Editor’s note: To get a better idea of how Unsilent Night sounded, first click “Play” on the embedded video recorded in San Francisco in 2008, and play as you read.

***

Participating as a musician in Kline’s “mobile sound composition” is as easy as being invited to a potluck and ransacking New Seasons deli if you’re not a cook. Go to the Unsilent Night website, choose one of the four tracks, and download it to an mp3 player or your smartphone or whatever medium you choose. Attach a portable speaker to your player and show up for the gig ON TIME.
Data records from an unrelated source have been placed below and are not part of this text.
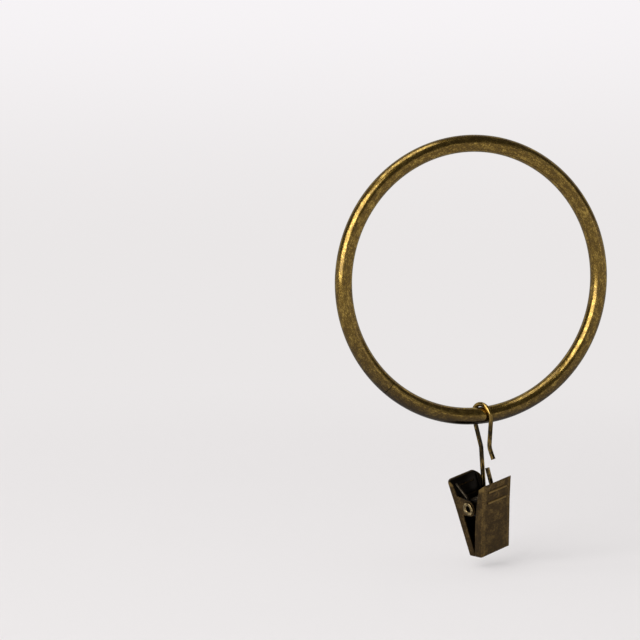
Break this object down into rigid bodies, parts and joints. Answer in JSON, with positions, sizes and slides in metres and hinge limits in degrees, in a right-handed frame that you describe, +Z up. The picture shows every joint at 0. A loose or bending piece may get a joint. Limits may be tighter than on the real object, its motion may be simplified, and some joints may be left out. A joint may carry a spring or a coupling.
{
  "type": "curtain ring with clip",
  "caption": "Round wire curtain ring with a small wire hook hung over it, which carries a spring-loaded folded-sheet clip for the curtain's top edge.",
  "frame": {"origin": "centre of the ring's hole", "axes": "+Y along the ring's axis towards its back, +Z up, the ring's front faces -Y, +X to the right seen from the front"},
  "size_m": [0.0578, 0.0126, 0.0846],
  "materials": {
    "ring_metal": "antique brass plating on steel wire, darkened and rubbed",
    "hook_metal": "antique brass plating on steel wire",
    "clip_metal": "dark antique brass plating on sheet steel",
    "spring_metal": "dark spring steel"
  },
  "bodies": {
    "ring": {"ring": "ring_metal"},
    "hook": {"hook": "hook_metal"},
    "clip": {"back_jaw": "clip_metal", "torsion_spring": "spring_metal", "pivot_rivet": "clip_metal"},
    "jaw": {"front_jaw": "clip_metal"}
  },
  "joints": [
    {"name": "hook_swing", "type": "hinge", "parent": "ring", "child": "hook", "pos_m": [0.00204, 0, -0.02712], "axis": [0.9972, 0, 0.075], "range_deg": [-110, 110]},
    {"name": "clip_swing", "type": "hinge", "parent": "hook", "child": "clip", "pos_m": [0.00237, 0.00024, -0.04497], "axis": [0.9082, 0.367, 0.2011], "range_deg": [-8, 24]},
    {"name": "jaw_open", "type": "hinge", "parent": "clip", "child": "jaw", "pos_m": [0.00237, 0.00024, -0.04497], "axis": [-0.9082, -0.367, -0.2011], "range_deg": [0, 28], "stiffness_Nm_per_rad": 0.027, "springref_deg": -57.3, "deforming": ["torsion_spring"]}
  ]
}
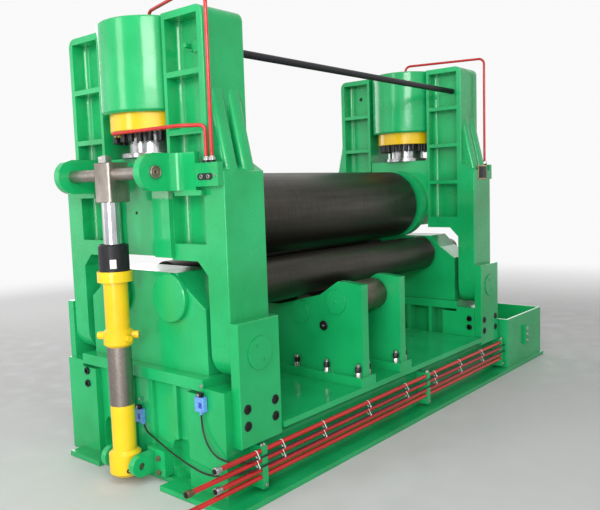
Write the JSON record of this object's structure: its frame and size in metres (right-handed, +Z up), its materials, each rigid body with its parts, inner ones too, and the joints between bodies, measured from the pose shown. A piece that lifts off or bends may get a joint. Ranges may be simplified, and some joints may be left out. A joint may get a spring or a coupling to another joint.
{
  "type": "plate rolling machine",
  "caption": "Hydraulic plate bending machine: a pressed top roll over paired bottom rolls between portal housings, with a tipping end housing, on a welded base.",
  "frame": {"origin": "on the floor midway between the two end housings, on the roll centre plane", "axes": "+X along the rolls from the tipping housing to the fixed housing, +Y from the front with the pipes to the back, +Z up"},
  "size_m": [4.39, 1.73, 2.695],
  "materials": {
    "green_paint": "glossy enamel",
    "yellow_paint": "glossy enamel",
    "roll_steel": "dark turned steel with a thin oil film",
    "chrome_rod": "polished hard chrome",
    "machined_steel": "machined",
    "black_paint": "satin",
    "red_paint": "glossy enamel",
    "black_rubber": "cable sheath",
    "blue_plastic": "moulded"
  },
  "bodies": {
    "frame": {"base_frame": "green_paint", "base_pipes": "red_paint", "control_cable_lower": "black_rubber", "control_cable_upper": "black_rubber", "far_gland_ring": "yellow_paint", "far_housing": "green_paint", "far_keepers": "green_paint", "far_pedestal": "green_paint", "far_pipe": "red_paint", "far_pivot_blocks": "green_paint", "far_pivot_pins": "green_paint", "far_tie_nut": "green_paint", "idler_covers": "green_paint", "limit_switches": "blue_plastic", "near_bearing_covers": "green_paint", "near_pedestal": "green_paint", "near_pivot_blocks": "green_paint", "near_pivot_pins": "green_paint", "pipe_clamps": "green_paint", "support_stands": "green_paint", "tie_bar": "black_paint", "trunnion_lugs": "green_paint"},
    "tip_housing": {"near_housing": "green_paint", "near_gland_ring": "yellow_paint", "near_ears": "green_paint", "cross_shaft": "machined_steel", "near_tie_nut": "green_paint", "near_pipes": "red_paint", "near_keepers": "green_paint"},
    "near_slide": {"near_slider": "green_paint", "near_piston_rod": "chrome_rod"},
    "far_slide": {"far_slider": "green_paint", "far_piston_rod": "chrome_rod"},
    "top_roll": {"top_roll": "roll_steel"},
    "bottom_roll_front": {"bottom_roll_front": "roll_steel"},
    "bottom_roll_rear": {"bottom_roll_rear": "roll_steel"},
    "idler_front_inner": {"idler_front_inner": "roll_steel"},
    "idler_front_outer": {"idler_front_outer": "roll_steel"},
    "idler_rear_inner": {"idler_rear_inner": "roll_steel"},
    "idler_rear_outer": {"idler_rear_outer": "roll_steel"},
    "tip_rod": {"tip_crosshead": "machined_steel", "tip_rod": "chrome_rod"},
    "tip_barrel": {"tip_barrel": "yellow_paint", "tip_gland": "black_paint"}
  },
  "joints": [
    {"name": "housing_tip", "type": "hinge", "parent": "frame", "child": "tip_housing", "pos_m": [-1.415, 0, 0.78], "axis": [0, -1, 0], "range_deg": [0, 30]},
    {"name": "roll_lift", "type": "slide", "parent": "frame", "child": "far_slide", "axis": [0, 0, 1], "range_m": [-0.06, 0.035]},
    {"name": "near_slider_lift", "type": "slide", "parent": "tip_housing", "child": "near_slide", "axis": [0, 0, 1], "range_m": [-0.06, 0.035]},
    {"name": "top_roll_spin", "type": "hinge", "parent": "far_slide", "child": "top_roll", "pos_m": [0, 0, 1.475], "axis": [1, 0, 0], "continuous": true},
    {"name": "bottom_roll_front_spin", "type": "hinge", "parent": "frame", "child": "bottom_roll_front", "pos_m": [0, -0.255, 1.055], "axis": [1, 0, 0], "continuous": true},
    {"name": "bottom_roll_rear_spin", "type": "hinge", "parent": "frame", "child": "bottom_roll_rear", "pos_m": [0, 0.255, 1.055], "axis": [1, 0, 0], "continuous": true},
    {"name": "idler_front_inner_spin", "type": "hinge", "parent": "frame", "child": "idler_front_inner", "pos_m": [0, -0.262, 0.8018], "axis": [1, 0, 0], "continuous": true},
    {"name": "idler_front_outer_spin", "type": "hinge", "parent": "frame", "child": "idler_front_outer", "pos_m": [0, -0.571, 0.891], "axis": [1, 0, 0], "continuous": true},
    {"name": "idler_rear_inner_spin", "type": "hinge", "parent": "frame", "child": "idler_rear_inner", "pos_m": [0, 0.262, 0.8018], "axis": [1, 0, 0], "continuous": true},
    {"name": "idler_rear_outer_spin", "type": "hinge", "parent": "frame", "child": "idler_rear_outer", "pos_m": [0, 0.571, 0.891], "axis": [1, 0, 0], "continuous": true},
    {"name": "rod_swing", "type": "hinge", "parent": "tip_housing", "child": "tip_rod", "pos_m": [-1.745, 0, 1.75], "axis": [0, 1, 0], "range_deg": [0, 12]},
    {"name": "barrel_stroke", "type": "slide", "parent": "tip_rod", "child": "tip_barrel", "axis": [0, 0, 1], "range_m": [0, 0.217]}
  ],
  "couplings": [
    {"joint": "near_slider_lift", "follows": "roll_lift", "ratio": 1},
    {"joint": "bottom_roll_rear_spin", "follows": "bottom_roll_front_spin", "ratio": 1},
    {"joint": "rod_swing", "follows": "housing_tip", "ratio": 0.398},
    {"joint": "barrel_stroke", "follows": "housing_tip", "m_per_rad": 0.4124}
  ]
}
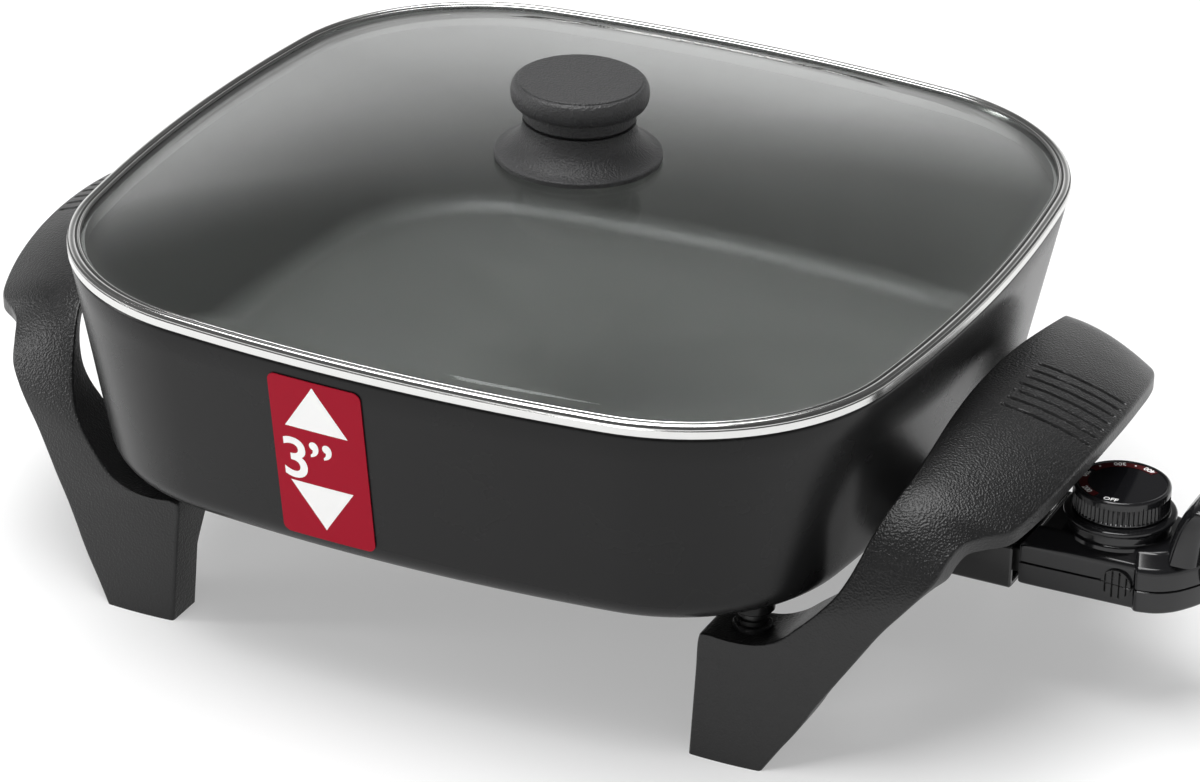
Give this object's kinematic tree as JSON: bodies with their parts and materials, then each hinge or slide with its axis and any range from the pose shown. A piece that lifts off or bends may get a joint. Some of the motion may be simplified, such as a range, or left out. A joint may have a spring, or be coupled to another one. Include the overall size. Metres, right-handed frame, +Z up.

At the designated bewitching hour, the designated Grand Poobah (usually the organizer of the event) counts down to “PLAY!” and everyone presses the magic button and takes a lovely walk, following the GP — in this case, the Pied Piper — through the city. Of course there is a possibility everyone will bring dessert, or track number 3.

***

Under Falconer’s baton, we rehearse the opening of the piece. Counting down from “Five!”, at “PLAY” we will start our engines. Ten extra boom boxes, provided by Emerson, are fueled and ready to go for those of us who still have dumb phones. A savvy iPhone user next to me bubbles joyfully that finally he can excel at playing something in an ensemble.

“Speak for yourself,” I growl. “I can’t even find the power switch, much less the play button, on my boombox.”

Not at all intimidated, he shoots back, “Well, maybe you should have practiced a few iterations at home!”

Promptly at 6:05 pm, Falconer commences the countdown.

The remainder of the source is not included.